>>>>

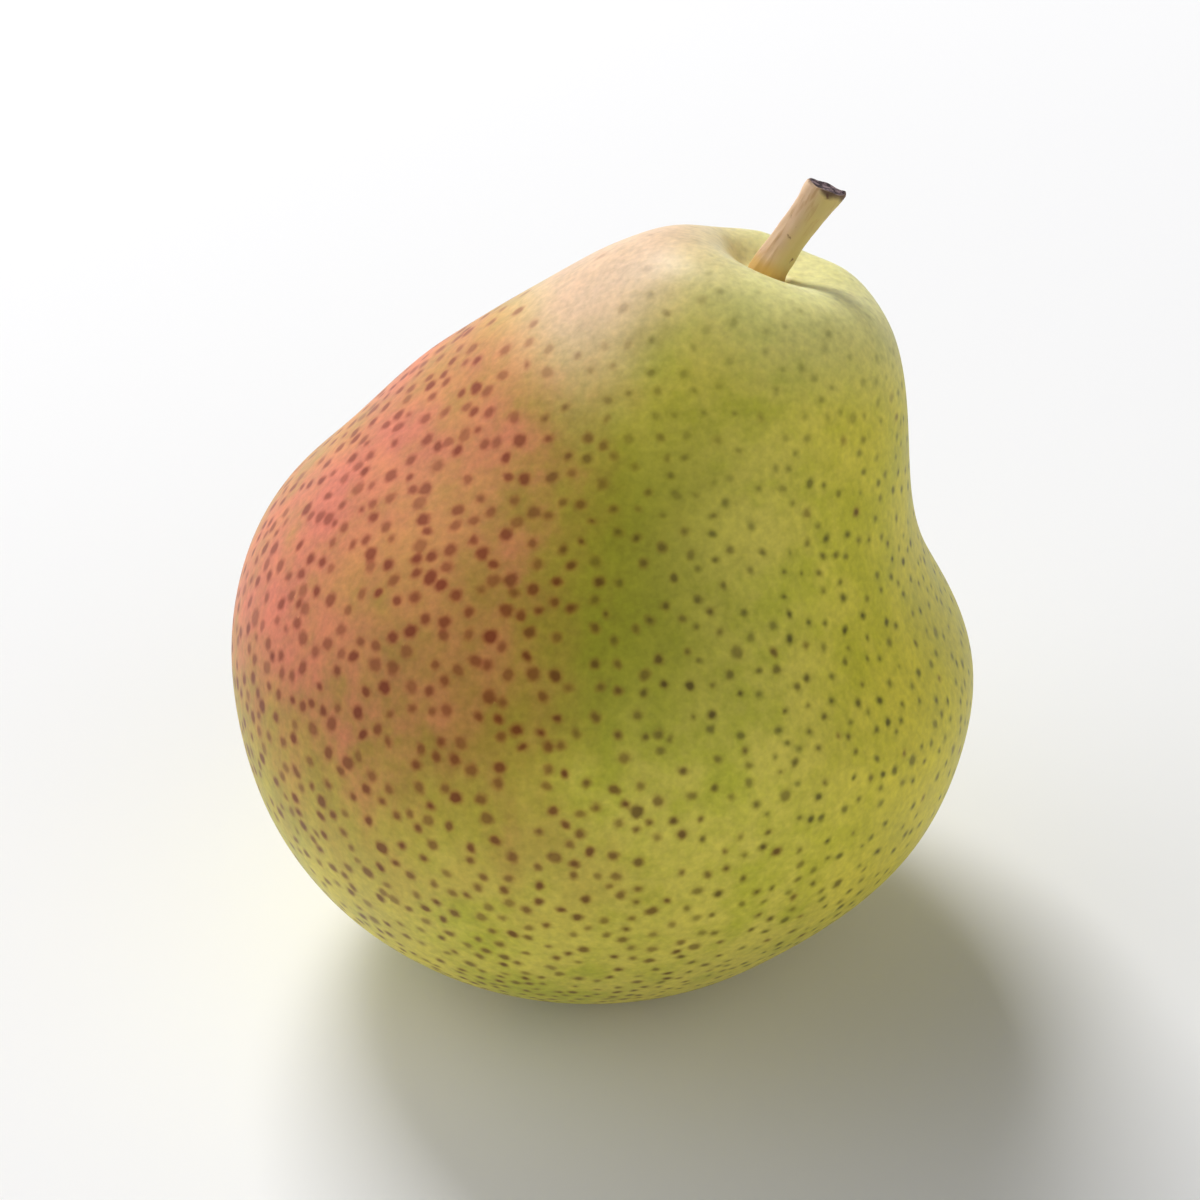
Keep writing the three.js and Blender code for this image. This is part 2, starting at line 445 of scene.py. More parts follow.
        return add_node(at.tree, "Mix", {0: cover, 6: ground, 7: reds}, data_type="RGBA")

    def grained(self, at: SkinSources, skin: Node) -> Node:
        """Lightens and darkens the skin a little, in clouds and in fine grain.

        Args:
            at: What every layer of the skin reads.
            skin: The colour so far.

        Returns:
            The mottled colour.
        """
        both = add_node(at.tree, "Math", {0: at.clouds, 1: at.grain}, operation="ADD")
        value = add_node(
            at.tree,
            "MapRange",
            {"Value": both, "From Min": 0.65, "From Max": 1.35, "To Min": 0.83, "To Max": 1.17},
        )
        return add_node(at.tree, "HueSaturation", {"Color": skin, "Value": value})

    def spots(self, at: SkinSources, look: Node, rank: int) -> tuple[Node, Node]:
        """Shapes the lenticels: a dark core in a paler ring that fades into the skin.

        Args:
            at: What every layer of the skin reads.
            look: The separated look of the lenticels: size, redness and depth.
            rank: 0 for the nearest lenticel to each place, 1 for the next.

        Returns:
            How much of a lenticel covers the skin, and how much of that is its core, from 0 to 1.
        """
        offset = add_node(at.tree, "Attribute", attribute_name=f"lenticel_offset_{rank}")
        away = add_node(at.tree, "VectorMath", {0: offset.outputs["Vector"]}, operation="LENGTH")
        ragged = add_node(
            at.tree,
            "TexNoise",
            {"Vector": at.place, "Scale": scale_for(self.ragged_size_mm), "Detail": 1.0},
        )
        ragged_away = add_node(
            at.tree, "Math", {0: ragged, 1: self.ragged_mm, 2: away}, operation="MULTIPLY_ADD"
        )
        inside = add_node(at.tree, "Math", {0: look.outputs["X"], 1: ragged_away}, operation="SUBTRACT")
        ring, core = (
            add_node(
                at.tree,
                "MapRange",
                {"Value": inside, "From Min": -edge - inset, "From Max": edge - inset, "To Max": most},
                interpolation_type="SMOOTHSTEP",
            )
            for edge, inset, most in (
                (self.ring_edge_mm, self.ring_inset_mm, self.spot_cover),
                (self.core_edge_mm, self.core_inset_mm, 1.0),
            )
        )
        both = add_node(at.tree, "Math", {0: core, 1: self.spot_cover, 2: ring}, operation="MULTIPLY_ADD")
        cover = add_node(at.tree, "Math", {0: both, 1: look.outputs["Z"]}, operation="MULTIPLY")
        return cover, core

    def spotted(self, at: SkinSources, skin: Node, look: Node, spots: Node, core: Node) -> Node:
        """Lays the lenticels over the skin: ringed brick-red in the blush, brown beside it, then olive.

        Args:
            at: What every layer of the skin reads.
            skin: The colour so far.
            look: The separated look of the lenticels: size, redness and depth.
            spots: How much of a lenticel covers the skin.
            core: How much of that is its core.

        Returns:
            The colour with these lenticels.
        """
        ring, middle = (
            add_node(
                at.tree,
                "Mix",
                {0: at.tints.outputs["X"], 6: linear(brown), 7: linear(brick)},
                data_type="RGBA",
            )
            for brown, brick in ((self.brown_ring, self.brick_ring), (self.brown_core, self.brick_core))
        )
        rings, cores = (
            add_node(at.tree, "Mix", {0: look.outputs["Y"], 6: linear(olive), 7: warm}, data_type="RGBA")
            for olive, warm in ((self.olive_ring, ring), (self.olive_core, middle))
        )
        dots = add_node(at.tree, "Mix", {0: core, 6: rings, 7: cores}, data_type="RGBA")
        return add_node(at.tree, "Mix", {0: spots, 6: skin, 7: dots}, data_type="RGBA")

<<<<

> **Short problem**
What is needed is an exact copy of the lines from the start of the listing through the line where "rank: 0 for" sits, please, both end lines included and nothing more.

> **Solution to this problem**
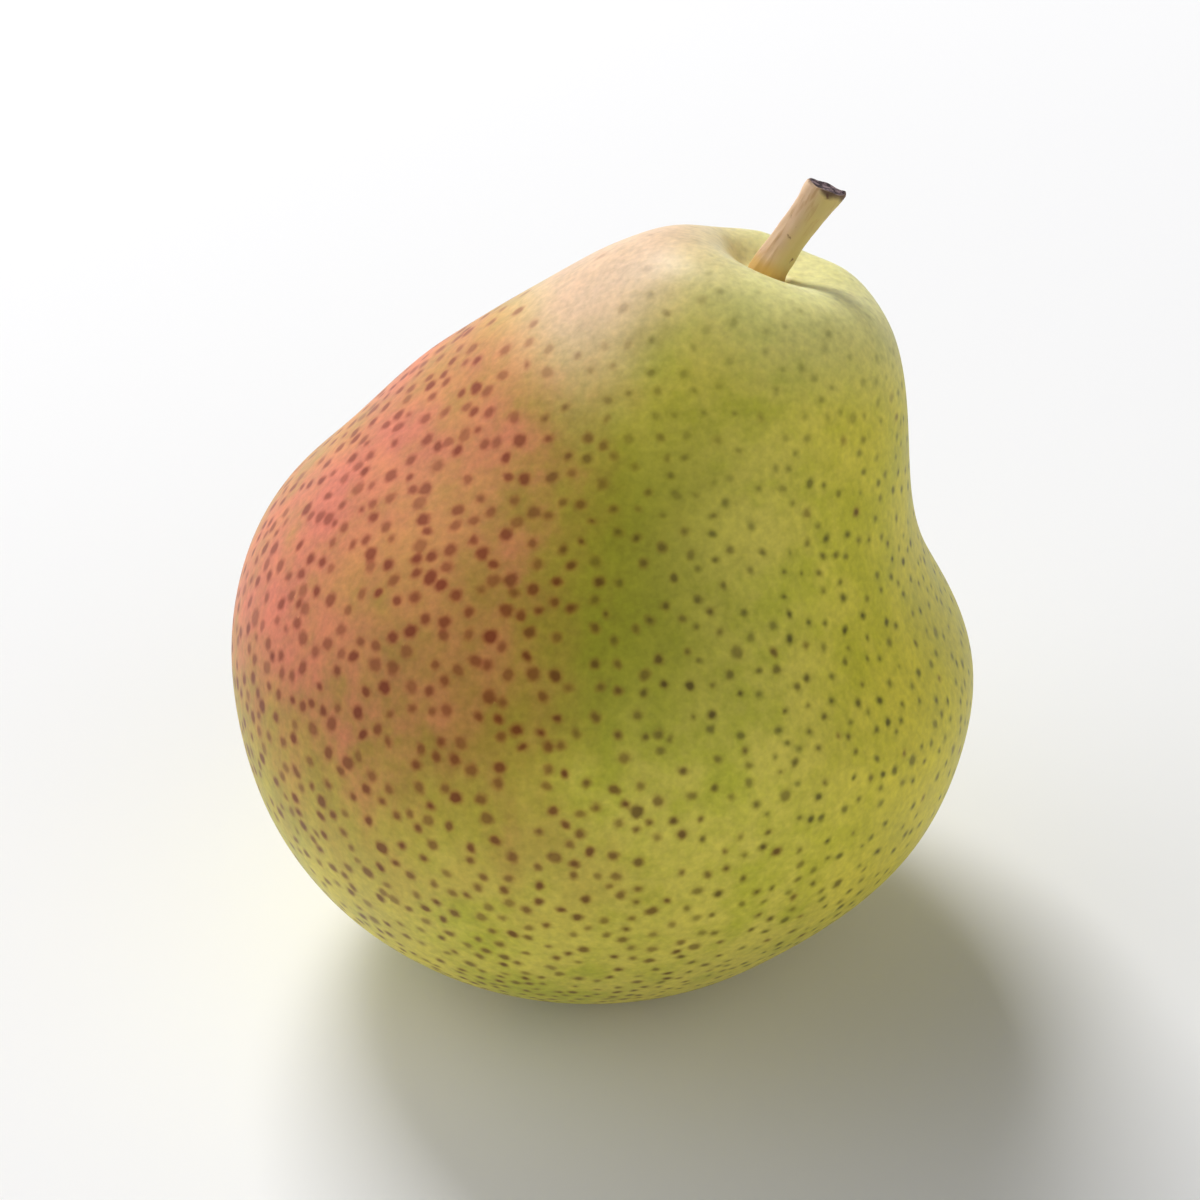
Keep writing the three.js and Blender code for this image. This is part 2, starting at line 445 of scene.py. More parts follow.
        return add_node(at.tree, "Mix", {0: cover, 6: ground, 7: reds}, data_type="RGBA")

    def grained(self, at: SkinSources, skin: Node) -> Node:
        """Lightens and darkens the skin a little, in clouds and in fine grain.

        Args:
            at: What every layer of the skin reads.
            skin: The colour so far.

        Returns:
            The mottled colour.
        """
        both = add_node(at.tree, "Math", {0: at.clouds, 1: at.grain}, operation="ADD")
        value = add_node(
            at.tree,
            "MapRange",
            {"Value": both, "From Min": 0.65, "From Max": 1.35, "To Min": 0.83, "To Max": 1.17},
        )
        return add_node(at.tree, "HueSaturation", {"Color": skin, "Value": value})

    def spots(self, at: SkinSources, look: Node, rank: int) -> tuple[Node, Node]:
        """Shapes the lenticels: a dark core in a paler ring that fades into the skin.

        Args:
            at: What every layer of the skin reads.
            look: The separated look of the lenticels: size, redness and depth.
            rank: 0 for the nearest lenticel to each place, 1 for the next.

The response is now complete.